I agree! This might all be summed up by the old adage: "Give me a fish and I will eat for a day. Teach me to fish and I eat for a lifetime." But, as usual, Carl gives the stats and resources to back it up.

I like the comment on the need for educational reform as well. How else do you learn to fish? Finally, kudos to Carl for his reference to Hernando de Soto! Indeed, it points out that Carl's analysis applies to many more places than Africa. Even Iraq?

But there must be a reasonable transition that still leaves some fish to eat today while things improve. "Going cold turkey" just doesn't fit my metaphor.

Anonymous said...

That was some seriously exemplary blogging!

@nooil4pacifists said...

Thanks, all, for the praise. I've been a De Soto fan forever; I'm crushed each year he doesn't win the Noble. Given the appalling results of communal farming in Russia, China and elsewhere, and the widespread understanding that growth and poverty reduction can best come from below, De Soto's program should be top priority.

Tom, the Copenhagen list wasn't intended as exclusive. There's other programs listed on their web site; they chose to rank only those 17, probably to make the point that providing potable water is cheaper and more effective than changing the weather.
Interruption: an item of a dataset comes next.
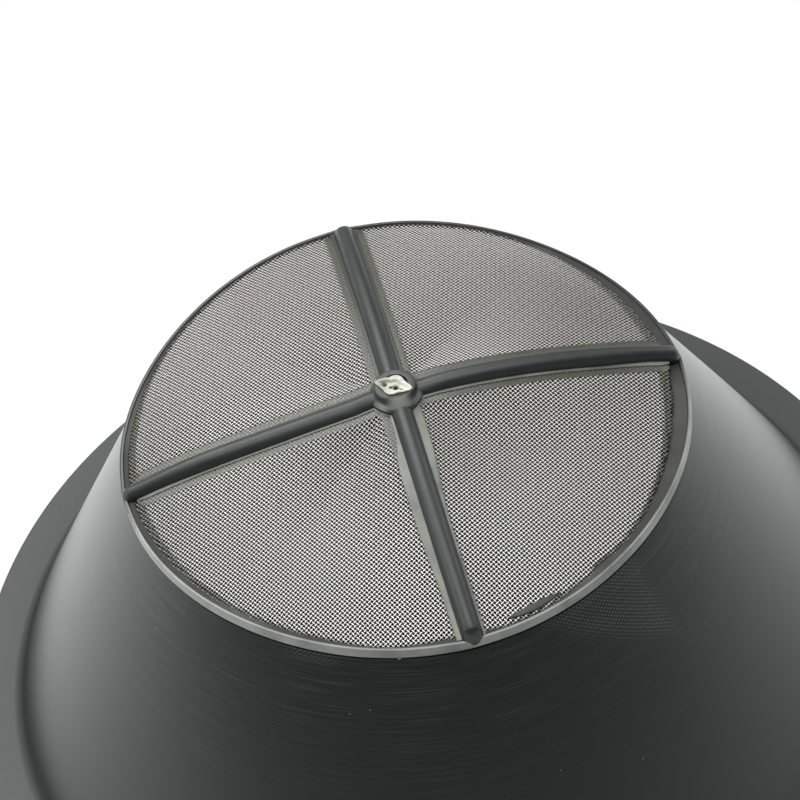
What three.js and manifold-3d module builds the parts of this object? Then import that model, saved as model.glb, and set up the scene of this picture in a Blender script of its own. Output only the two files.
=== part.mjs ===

Pedro: I admit to little (and 15 years old) experience in sub-Sahara Africa (apart from South Africa). But back then I observed a stunted work ethic similar to some parts of pre-1990s Eastern Europe. After two generations where labor often netted little, some jump-start might help Africa.

Having saved India, extending the "Green Revolution" is a logical start. One ideal approach would combine money for higher-yield GM seeds for farmers and help in creating a cadre of regular middlemen to transport and distribute agriculture to city stores. Too bad the EU's scare-tactics suppressed such a system.